No evidence of widespread voter fraud has been found in the 2020 presidential contest, and Florida garnered bipartisan praise for running a smooth election.

But a ghost candidate scandal has raised questions about three state Senate races won by Republicans in 2020. A dark money group paid for ads promoting the candidates as progressives even though they did no campaigning in an apparent attempt to siphon away votes from the Democrats in those races.

Ben Wilcox, the research director with Integrity Florida, a nonprofit, nonpartisan research institute, said Florida held a relatively seamless election process in 2020 for the first time in years. He questioned the need for a new office to address voter fraud.
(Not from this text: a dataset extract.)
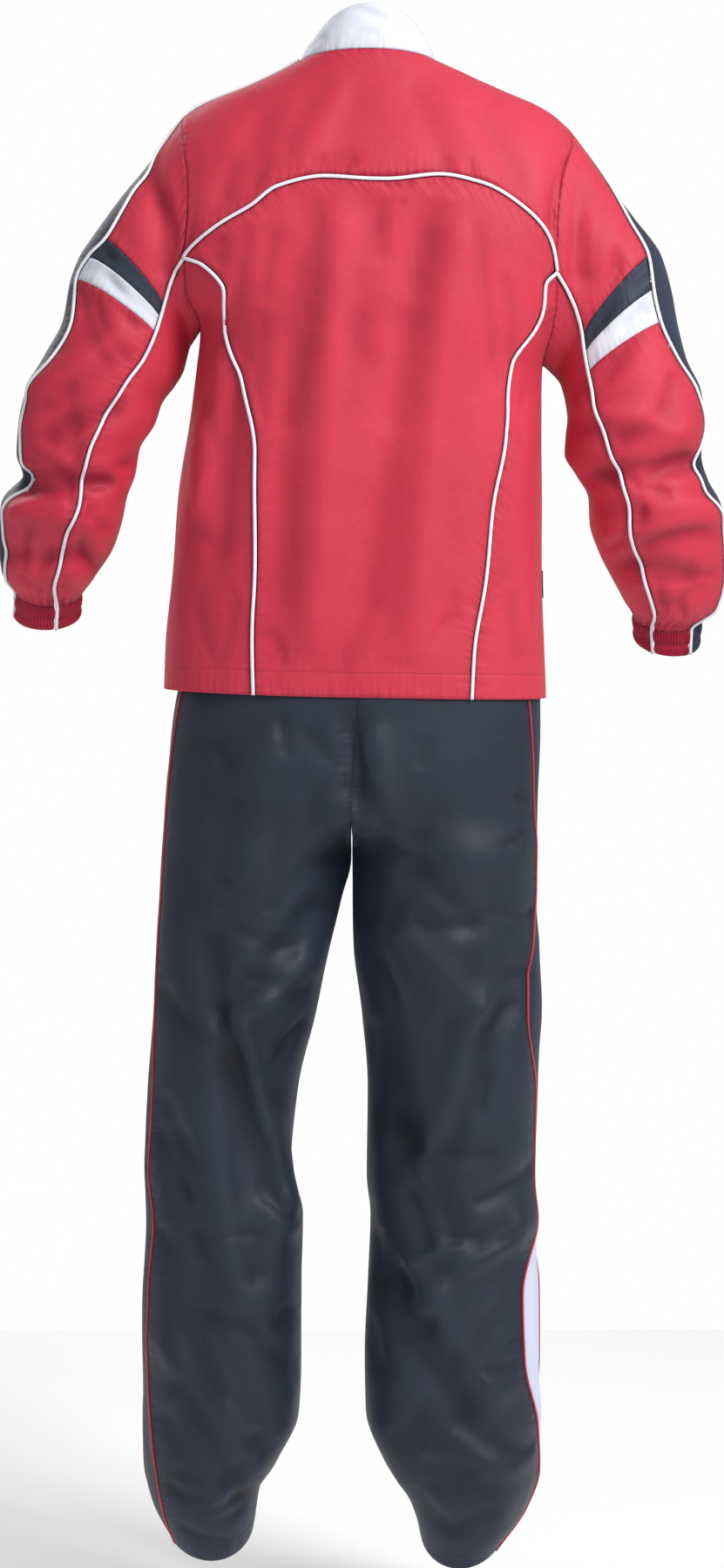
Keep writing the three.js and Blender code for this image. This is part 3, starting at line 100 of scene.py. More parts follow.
# The back of the jacket: a red yoke over a middle panel and two curved side panels, cut from thin woven nylon
# with a soft shine. Each is sewn to its neighbours along piped seams, which draw the cloth into small puckers.
MM = 0.001
TORSO_SIZES = ("left", "right", "back", "front", "square", "rise_back", "rise_front")
TORSO = {  # level: half widths to each side, depths, squareness of the section, rises of its back and front
    -672: (213, -198, 121, 117, 2.4, 0, 0),
    -620: (211, -196, 123, 119, 2.4, 0, 0),
    -540: (203, -193, 124, 120, 2.4, 0, 0),
    -460: (197, -193, 123, 118, 2.4, 0, 0),
    -380: (184, -192, 124, 120, 2.4, 0, 0),
    -325: (177, -193, 127, 123, 2.4, 0, -3),
    -285: (173, -216, 129, 124, 2.4, 0, -10),
    -245: (205, -238, 130, 123, 2.4, 0, -20),
    -200: (226, -250, 129, 119, 2.4, 0, -32),
    -150: (232, -254, 124, 111, 2.35, 0, -46),
    -110: (227, -248, 115, 102, 2.3, 0, -58),
    -72: (205, -221, 100, 91, 2.25, 0, -66),
    -49: (176, -193, 88, 83, 2.2, 0, -68),
    -26: (121, -141, 76, 75, 2.15, 0, -67),
    0: (66, -78, 62, 68, 2.1, 8, -64),
}
HEM_LEVEL = -672
HEM_TILT = {"from": -540, "rise": 5}
ARMHOLE = {
    "left": {"top": -56, "bottom": -285, "depth": 86, "stripe_front": -36, "stripe_back": 10, "seam": 111},
    "right": {"top": -72, "bottom": -322, "depth": 88, "stripe_front": -46, "stripe_back": -5, "seam": 104},
}
NECK_STRIPE = {"left": {"front": -27, "back": 9}, "right": {"front": -33, "back": -3}}
# Places along the seams, seen from behind: x and z.
YOKE = [
    (148, -178), (116, -160), (88, -140), (40, -130), (-25, -133),
    (-80, -128), (-124, -136), (-170, -162), (-195, -190),
]
BACK_SEAM = {
    "left": [
        (168, -219), (145, -243), (144, -286), (128, -340),
        (112, -415), (112, -515), (115, -610), (114, -672),
    ],
    "right": [
        (-192, -240), (-185, -280), (-153, -347), (-149, -405),
        (-137, -472), (-130, -547), (-118, -620), (-115, -672),
    ],
}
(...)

“It’s just really confusing to me why they’re addressing election laws that were perfectly fine in the last election,” Wilcox said. “It’s also confusing to me why they would say, if we are going to create this new elections security office, why they would not investigate actual crimes and what I would say is actual voter fraud with the use of those ghost candidates.”

Last year, the Miami-Dade State Attorney’s office filed charges against former lawmaker Frank Artiles, accusing him of paying a friend nearly $45,000 to run as an independent candidate in a competitive South Florida state senate race in 2020. Artiles’ payments to Alex Rodriguez, which were not recorded on campaign finance reports, violated election finance laws, prosecutors said.

Rodriguez pleaded guilty in August and agreed to testify in the state’s case against Artiles.

Prosecutors said the scheme was intended to confuse voters in Senate District 37, siphon votes away from the Democratic incumbent, Jose Javier Rodriguez, and help Republican Ileana Garcia, who won by 32 votes. Alex Rodriguez received more than 6,000 votes.

A pair of political committees run by a then-GOP consultant spent $550,000 on advertisements promoting Alex Rodriguez and similar independent candidates in two other state senate races.

The committees received all of their funding from a dark money nonprofit called “Grow United” that was run by political consultants working closely with executives for Florida Power & Light. The utility has denied its employees had any role in the spoiler candidate scheme.

The same dark money group that paid for ads promoting Alex Rodriguez also funded the committee that sent ads championing Jestine Iannotti, who ran as an independent in Senate District 9, which includes all of Seminole County and part of Volusia.

Like Rodriguez, Iannotti did no campaigning but received just under 5,800 votes. Republican Jason Brodeur defeated Democrat Patricia Sigman by more than 7,600 votes in that race.

The new office would handle complaints of election law violations, oversee a voter fraud hotline and employ investigators to probe possible irregularities, according to an analysis by Florida Senate staff. The legislation also calls for additional vote-by-mail requirements and annual reviews of county voter registration rolls.

DeSantis’ proposals, first unveiled in November, have drawn criticism from voting rights activists, local elections officials and Democrats who say they fear the legislation would make it harder for people to vote. The Senate’s Ethics and Elections committee advanced its version of the legislation, Senate Bill 524, on Tuesday night. The House Public Integrity and Ethics committee has introduced a similar bill.

State Sen. Annette Taddeo tried to amend the bill to prohibit candidates from acting in “bad faith” to deceive voters by intentionally drawing votes away from a legitimate candidate. The Miami Democrat running for governor called her proposal the “freedom from fake candidates amendment.”

“That is an actual problem we have seen right here in Florida, and we should be actually trying to fix that,” Taddeo said.

The committee voted down the amendment.

Hutson said the provision would be hard to enforce and could scare people away from running for office.

Wilcox, of Integrity Florida, said the state doesn’t have a consistent system for investigating complaints of fraud by candidates or the groups that fund them, noting the responsibility usually falls to state attorneys.

In Seminole County, State Attorney Phil Archer has said he doesn’t have a public corruption unit and his office does not investigate potential crimes, it only prosecutes them. Though the same dark money groups that paid for ads promoting Alex Rodriguez to Miami-area voters also funded ads championing Iannotti, Archer’s office has not investigated whether criminal activity occurred in the Central Florida race.

“I think there’s a vacuum there and a need for somebody to step up and investigate,” Wilcox said.